Il tient avec ses hommes le site de Bir Hakeim, à l’extrémité sud de la ligne de défense anglaise. À l’autre bout, au nord-est, le port de Tobrouk que l’Afrikakorps de Rommel n’a pas réussi à reconquérir.
Les Free French jouent donc un rôle essentiel dans le dispositif de la 8e armée anglaise.
Kœnig sait, en ancien combattant de la Première Guerre mondiale, fortifier la position de la 1re DFL.
Il dit à ses Sénégalais, Malgaches, Nord-Africains, originaires des îles du Pacifique, Antillais, Vietnamiens, Cambodgiens, Syriens, Libanais, Indiens, Français de toutes les régions de France et étrangers de la 13e demi-brigade de la Légion étrangère qui la composent : « Tout soldat dans un trou est un seigneur. »
Chaque soldat doit creuser son trou individuel. Kœnig dispose ses hommes, dans ce désert de pierraille parsemé de touffes desséchées.
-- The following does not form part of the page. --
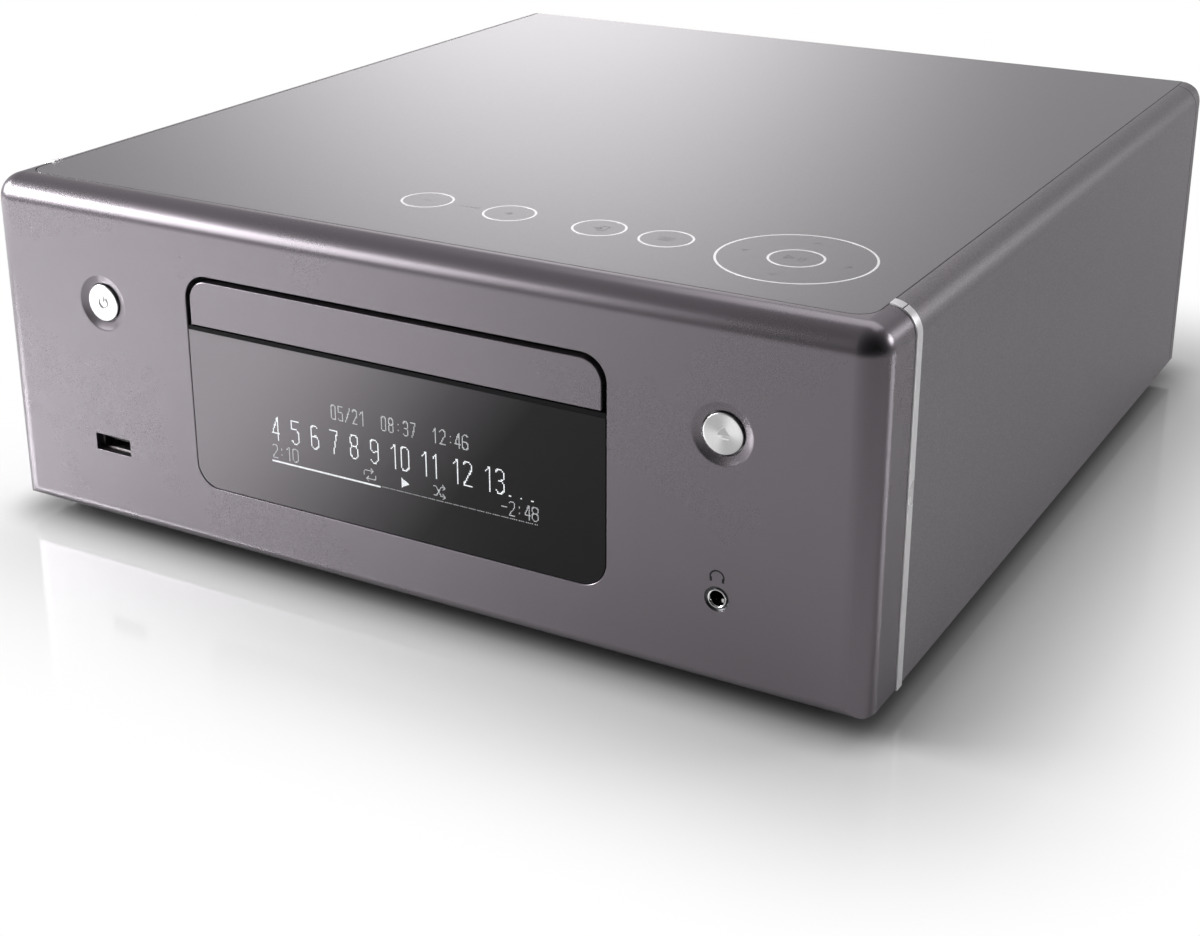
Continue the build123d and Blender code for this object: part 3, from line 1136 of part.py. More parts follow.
def make_power_board():
    """The power board with its filter capacitors, fuse clips and inlet connector."""
    x0, x1, y0, y1 = POWER_BOARD
    top = POWER_BOARD_Z + BOARD_THICKNESS
    board = block(x0, x1, y0, y1, POWER_BOARD_Z, top)
    for back in (80, 56):
        board += post((x0 + x1) / 2, y1 - back, FILTER_RADIUS, top, top + FILTER_HEIGHT)
    board += block(x0 + 8, x0 + 14, y1 - 36, y1 - 12, top, top + 6)
    board += block(x1 - 16, x1 - 6, y1 - 32, y1 - 24, top, top + 9)
    return board


def make_transformer():
    """The mains transformer: laminated core, bobbin winding and mounting feet."""
    top = POWER_BOARD_Z + BOARD_THICKNESS
    x0 = POWER_BOARD[0] + 3
    x1 = POWER_BOARD[1] - 3
    y0 = POWER_BOARD[2] + 14
    y1 = y0 + TRANSFORMER_LENGTH
    core_z = top + TRANSFORMER_BASE
    core_top = core_z + CORE_HEIGHT
    core = block(x0, x1, y0, y1, core_z, core_top)
    for z0, z1 in ((top, core_z), (core_top, core_top + WINDING_RISE)):
        winding = block(x0 + 5, x1 - 5, y0 + 8, y1 - 8, z0, z1)
        core += fillet(winding.edges().filter_by(Axis.Z), 4)
    return core


def make_front_ribbon():
    """The flat ribbon from the display board to the main board, laid along the pan."""
    start_y = DISPLAY_BOARD_Y + BOARD_THICKNESS
    thick = RIBBON_THICKNESS
    floor_z = PAN_TOP_Z + 1.0
    end_y = MAIN_BOARD[2] + 4
    middle = FilletPolyline(
        (start_y + thick / 2, DISPLAY_PANEL[2] + 6), (start_y + thick / 2, floor_z + 6),
        (start_y + 6, floor_z + thick / 2), (end_y - 8, floor_z + thick / 2),
        (end_y, floor_z + 8), (end_y, MAIN_BOARD_Z), radius=3.0,
    )
    strip = trace(middle, thick)
    return along_x(strip, -RIBBON_WIDTH / 2, RIBBON_WIDTH / 2)


# ---------------------------------------------------------------- rear connectors
def terminal_places():
    """List x and z of the four speaker terminals."""
    return [(x, z) for x in TERMINAL_X for z in TERMINAL_Z]


def network_bottom_z():
    """Height of the network socket's underside, on the main board."""
    return MAIN_BOARD_Z + BOARD_THICKNESS


def make_rear_panel():
    """The steel rear panel with its cut-outs, vent slots and screw holes."""
    half = PAN_HALF_WIDTH
    top = PLATE_BOTTOM_Z - CABINET_WALL - PAN_GAP
    outline = Pos(0, (PAN_BOTTOM_Z + PAN_GAP + top) / 2) * Rectangle(
        2 * half, top - PAN_BOTTOM_Z - PAN_GAP
    )
    outline = chamfer(outline.vertices().group_by(Axis.Y)[-1], EDGE_RADIUS - 2)
    panel = along_y(outline, PANEL_BACK_Y, PANEL_FACE_Y)
    y0 = PANEL_BACK_Y - 1
    y1 = PANEL_FACE_Y + 1
    for x, z in terminal_places():
        panel -= pin_y(x, z, 4.0, y0, y1)
    for x in LINE_JACK_X:
        for z in LINE_JACK_Z:
            panel -= pin_y(x, z, 4.5, y0, y1)
    width, _, height = NETWORK_SIZE
    z0 = network_bottom_z()
    gap = PAN_GAP
    panel -= block(NETWORK_X - width / 2 - gap, NETWORK_X + width / 2 + gap, y0, y1,
                   z0 - gap, z0 + height + gap)
    panel -= pin_y(ANTENNA_X, ANTENNA_Z, 5.0, y0, y1)
    width, _, height = INLET_SIZE
    panel -= block(INLET_X - width / 2 + 2 - gap, INLET_X + width / 2 - 2 + gap, y0, y1,
                   INLET_Z - height / 2 + 2 - gap, INLET_Z + height / 2 - 2 + gap)
    for x in SCREW_X:
        for z in SCREW_Z:
            panel -= pin_y(x, z, SCREW_RADIUS + 0.2, y0, y1)
    low, high = VENT_Z
    for index in range(14):
        x = (index - 8) * VENT_PITCH
        if index != 8:
            panel -= block(x, x + VENT_WIDTH, y0, y1, low, high)
    return panel


def make_terminal_plate():
    """The black moulding that the speaker terminals stand on, with a raised rim."""
    y0 = PANEL_FACE_Y
    margin = 9.5
    x0 = min(TERMINAL_X) - margin
    x1 = max(TERMINAL_X) + margin
    z0 = min(TERMINAL_Z) - margin
    z1 = max(TERMINAL_Z) + margin
    plate = block(x0, x1, y0, TERMINAL_PLATE_Y, z0, z1)
    plate = fillet(plate.edges().filter_by(Axis.Y), 2.5)
    for x, z in terminal_places():
        plate -= pin_y(x, z, TERMINAL_STUD_RADIUS + BEARING_GAP, y0 - 1, TERMINAL_PLATE_Y + 1)
    return plate


def make_terminal_posts():
    """The four fixed terminal posts: collar, stud with a plug bore, and tail through the panel."""
    posts = []
    for x, z in terminal_places():
        collar_y = TERMINAL_PLATE_Y + 2.2
        end_y = TERMINAL_END_Y - 1.9
        stud = pin_y(x, z, 4.8, TERMINAL_PLATE_Y, collar_y)
        stud += pin_y(x, z, TERMINAL_STUD_RADIUS, PANEL_BACK_Y - 5, end_y)
        stud -= pin_y(x, z, TERMINAL_BORE_RADIUS, collar_y - 1, end_y + 1)
        posts.append(stud)
    return Compound(children=posts)


def make_terminal_cap(x, z):
    """One screw cap of a speaker terminal: fluted outside, bored for the post and a plug."""
    y0 = TERMINAL_PLATE_Y + 2.2 + RUN_GAP
    cap = pin_y(0, 0, TERMINAL_CAP_RADIUS, y0, TERMINAL_END_Y)
    cap = chamfer(cap.faces().sort_by(Axis.Y)[-1].edges(), 0.6)
    for index in range(TERMINAL_FLUTES):
        angle = 2 * math.pi * index / TERMINAL_FLUTES
        reach = TERMINAL_CAP_RADIUS + 0.3
        cap -= pin_y(reach * math.cos(angle), reach * math.sin(angle), 0.9, y0 - 1, TERMINAL_END_Y - 1.5)
    cap -= pin_y(0, 0, TERMINAL_STUD_RADIUS + BEARING_GAP, y0 - 1, TERMINAL_END_Y - 1.6)
    cap -= pin_y(0, 0, TERMINAL_BORE_RADIUS + 0.25, y0 - 1, TERMINAL_END_Y + 1)
    return Pos(x, 0, z) * cap


def make_line_jacks():
    """Four round line sockets with square flanges."""
    jacks = []
    for x in LINE_JACK_X:
        for z in LINE_JACK_Z:
            y0 = PANEL_FACE_Y
            jack = block(x - 6, x + 6, y0, y0 + 1.5, z - 6, z + 6)
            jack += pin_y(x, z, 4.15, y0 - 8, y0 + 10)
            jack -= pin_y(x, z, 3.4, y0 + 2, y0 + 11)
            jack += pin_y(x, z, 2.6, y0 + 1.5, y0 + 9)
            jack -= pin_y(x, z, 1.6, y0 - 2, y0 + 11)
            jacks.append(jack)
    return Compound(children=jacks)


def make_network_socket():
    """The network socket: a shielded box on the main board with a latch-shaped mouth."""
    width, depth, height = NETWORK_SIZE
    mouth_w, mouth_h = NETWORK_OPENING
    y1 = PANEL_FACE_Y + 0.6
    z0 = network_bottom_z()
    socket = block(NETWORK_X - width / 2, NETWORK_X + width / 2, y1 - depth, y1, z0, z0 + height)
    mouth_z = z0 + 3.0
    half = mouth_w / 2
    socket -= block(NETWORK_X - half, NETWORK_X + half, y1 - 15, y1 + 1, mouth_z, mouth_z + mouth_h)
    socket -= block(NETWORK_X - 3, NETWORK_X + 3, y1 - 9, y1 + 1, mouth_z - 1.6, mouth_z + 0.1)
    return socket


def make_antenna_socket():
    """The threaded aerial socket with its hexagonal nut."""
    y0 = PANEL_FACE_Y
    socket = pin_y(0, 0, 4.7, y0 - 8, y0 + 11)
    for index in range(4):
        y = y0 + 3.2 + 1.8 * index
        ring = pin_y(0, 0, 5.5, y, y + 0.7) - pin_y(0, 0, 4.25, y - 1, y + 2)
        socket -= ring
    nut = along_y(RegularPolygon(6.8, 6), y0, y0 + 2)
    socket += nut
    socket -= pin_y(0, 0, 2.4, y0 + 4, y0 + 12)
    socket -= pin_y(0, 0, 0.6, y0 - 2, y0 + 12)
    return Pos(ANTENNA_X, 0, ANTENNA_Z) * socket


def make_ac_inlet():
    """The two-pin mains inlet: flange, body, figure-of-eight well and two pins."""
    width, depth, height = INLET_SIZE
    y1 = PANEL_FACE_Y + 2.0
    lobe = INLET_LOBE_RADIUS
    spacing = 8.6
    flange = block(-width / 2, width / 2, PANEL_FACE_Y, y1, -height / 2, height / 2)
    flange = fillet(flange.edges().filter_by(Axis.Y), 2.0)
    body = block(-width / 2 + 2, width / 2 - 2, y1 - depth, PANEL_FACE_Y, -height / 2 + 2, height / 2 - 2)
    well = SlotCenterToCenter(spacing, 2 * lobe)
    inlet = flange + body - along_y(well, y1 - 15, y1 + 1)
    for side in (-1, 1):
        inlet += pin_y(side * spacing / 2, 0, 1.2, y1 - 16, y1 - 4)
    return Pos(INLET_X, 0, INLET_Z) * inlet


def make_panel_screws():
    """Six pan-head screws that hold the rear panel."""
    screws = []
    for x in SCREW_X:
        for z in SCREW_Z:
            head = pin_y(x, z, 2.9, PANEL_FACE_Y, PANEL_FACE_Y + 1.7)
            head = chamfer(head.faces().sort_by(Axis.Y)[-1].edges(), 0.5)
            screws.append(head + pin_y(x, z, SCREW_RADIUS, PANEL_FACE_Y - 6, PANEL_FACE_Y))
    return Compound(children=screws)


# ---------------------------------------------------------------- whole system
def make_all():
    """Return every node of the system by name."""
    nodes = {
        "front_panel": make_front_panel(),
        "trim_band": make_trim_band(),
        "cabinet": make_cabinet(),
        "rear_bezel": make_rear_bezel(),
        "rear_panel": make_rear_panel(),
        "top_plate": make_top_plate(),
        "base_pan": make_base_pan(),
        "display_window": make_display_window(),
        "tray_surround": make_tray_surround(),
        "display_panel": make_display_panel(),
        "display_board": make_display_board(),
        "power_button": make_button(-BUTTON_X),
        "eject_button": make_button(BUTTON_X),
        "button_switches": make_button_switches(),
        "usb_socket": make_usb_socket(),
        "usb_tongue": make_usb_tongue(),
        "headphone_jack": make_headphone_jack(),
        "socket_boards": make_socket_boards(),
        "touch_board": make_touch_board(),
        "tray_door": make_tray_door(),
        "disc_tray": make_disc_tray(),
        "loader_chassis": make_loader_chassis(),
        "loader_brackets": make_loader_brackets(),
        "tray_gear": make_tray_gear(),
        "pulley_gear": make_pulley_gear(),
        "motor_pulley": make_motor_pulley(),
        "drive_belt": make_drive_belt(),
        "loading_motor": make_loading_motor(),
        "clamp_bridge": make_clamp_bridge(),
        "clamper": make_clamper(),
        "traverse_plate": make_traverse_plate(),
        "spindle_motor": make_spindle_motor(),
        "turntable": make_turntable(),
        "guide_rods": make_guide_rods(),
        "pickup_sled": make_pickup_sled(),
        "sled_gear": make_sled_gear(),
        "sled_motor": make_sled_motor(),
        "cam_slider": make_cam_slider(),
        "main_board": make_main_board(),
        "heatsink": make_heatsink(),
        "power_board": make_power_board(),
        "transformer": make_transformer(),
        "front_ribbon": make_front_ribbon(),
        "terminal_plate": make_terminal_plate(),
        "terminal_posts": make_terminal_posts(),
        "line_jacks": make_line_jacks(),
        "network_socket": make_network_socket(),
        "antenna_socket": make_antenna_socket(),
        "ac_inlet": make_ac_inlet(),
        "panel_screws": make_panel_screws(),
    }
    for depth, y in (("front", FOOT_FRONT_Y), ("rear", FOOT_REAR_Y)):
        for hand, side in (("left", -1), ("right", 1)):
            nodes[f"foot_{depth}_{hand}"] = make_foot(side * FOOT_X, y)
    for column, x in enumerate(TERMINAL_X):
        for row, z in enumerate(TERMINAL_Z):
            nodes[f"terminal_cap_{2 * column + row + 1}"] = make_terminal_cap(x, z)
    return nodes


def main():
    """Write one STEP file per node."""
    os.makedirs("parts", exist_ok=True)
    for name, shape in make_all().items():
        export_step(shape, f"parts/{name}.step")


main()
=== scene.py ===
"""Looks of the mini hifi system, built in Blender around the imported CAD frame.

Every sub-assembly is a class with its sizes as fields and methods that build and dress its pieces.
Lengths in the classes are millimetres, as in the CAD, and are turned to metres where a mesh is made.
"""

import logging
import math
from collections.abc import Callable, Iterable, Sequence
from dataclasses import dataclass
from enum import Enum

import bmesh
import bpy
from mathutils import Matrix, Vector


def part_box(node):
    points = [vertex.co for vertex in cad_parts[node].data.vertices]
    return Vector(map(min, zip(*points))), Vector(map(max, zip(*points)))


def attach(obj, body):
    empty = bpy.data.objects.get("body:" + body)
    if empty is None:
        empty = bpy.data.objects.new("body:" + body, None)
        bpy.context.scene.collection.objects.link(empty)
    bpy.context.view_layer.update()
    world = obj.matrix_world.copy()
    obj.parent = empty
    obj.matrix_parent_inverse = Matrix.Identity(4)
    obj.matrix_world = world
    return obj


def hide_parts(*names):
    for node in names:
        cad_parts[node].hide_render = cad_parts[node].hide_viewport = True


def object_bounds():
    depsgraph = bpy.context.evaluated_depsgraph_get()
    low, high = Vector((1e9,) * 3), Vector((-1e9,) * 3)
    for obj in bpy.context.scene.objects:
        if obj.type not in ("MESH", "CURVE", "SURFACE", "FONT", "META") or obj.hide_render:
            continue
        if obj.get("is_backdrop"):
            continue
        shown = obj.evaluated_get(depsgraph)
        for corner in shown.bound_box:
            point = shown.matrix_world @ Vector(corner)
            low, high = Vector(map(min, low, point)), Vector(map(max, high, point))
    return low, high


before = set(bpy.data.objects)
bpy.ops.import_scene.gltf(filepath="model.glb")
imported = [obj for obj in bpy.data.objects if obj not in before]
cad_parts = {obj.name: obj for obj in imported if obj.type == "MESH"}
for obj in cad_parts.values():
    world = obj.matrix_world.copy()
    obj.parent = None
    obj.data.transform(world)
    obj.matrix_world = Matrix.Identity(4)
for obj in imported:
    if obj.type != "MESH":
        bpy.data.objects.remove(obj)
log = logging.getLogger("hifi")

MM = 0.001
BUTTON_X, BUTTON_Z = 99.1, 74.5
JACK_X, JACK_Z = 98.8, 30.3
Colour = tuple[float, float, float]
Flat = tuple[float, float]
Loop = list[Flat]
Lines = list[Loop]
Path = list[tuple[float, float, float, float]]  # x, z and the outward direction's x and z
Sides = tuple[float, float, float, float, float, float]  # left, right, low, high, the lower and upper radius
Piece = bpy.types.Object
Vert = bmesh.types.BMVert


class Way(Enum):
    """A sweep's direction; its value says which of an outline's two numbers and its depth are x, y and z."""

    ALONG_X = (2, 0, 1)
    ALONG_Y = (0, 2, 1)
    ALONG_Z = (0, 1, 2)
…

L’état-major anglais a demandé à Kœnig de tenir contre les panzers de Rommel et ceux de la division italienne Ariete. La 1re DFL sera encerclée par Rommel mais, répètent les Anglais au commandant du Free French Group, il est interdit de céder.
Cette phase défensive de la bataille durera dix jours. Alors les Français verront arriver les divisions anglaises chassant les débris de l’Afrikakorps.
Les Français devront être prêts à ce moment-là à engager la poursuite.
Mais dans l’attente de cette bataille, comment survivre dans ce lieu aride, Bir Hakeim, qui signifie « Puits du chef » ? Les Français y ont découvert trois citernes romaines enterrées qui ont résisté aux siècles. Mais elles sont asséchées.
Or il faut prévoir, avec des températures de plus de 40 °C, six litres d’eau par homme et par véhicule.
Les hommes de Kœnig récupèrent des citernes de 3 000 litres dans des dépôts de matériel italien et allemand abandonnés.
On les enterre comme on enterre les postes de secours pour les blessés.
Et il faut créer un « désert dans le désert », préparer des champs de mines qui seront les défenses infranchissables de Bir Hakeim. Les sapeurs poseront 130 000 mines !
Puis attendre, explorer le désert.
Kœnig, comme le capitaine Simon et le lieutenant Messmer qui ont gagné en juin 1940, ensemble, Londres, organise les patrouilles – des Jock colonnes motorisées – qui sillonnent le désert durant trois ou quatre jours avant de « rentrer » à Bir Hakeim.
Elles « reconnaissent » l’ennemi, le harcèlent, font des prisonniers, puis « décrochent ».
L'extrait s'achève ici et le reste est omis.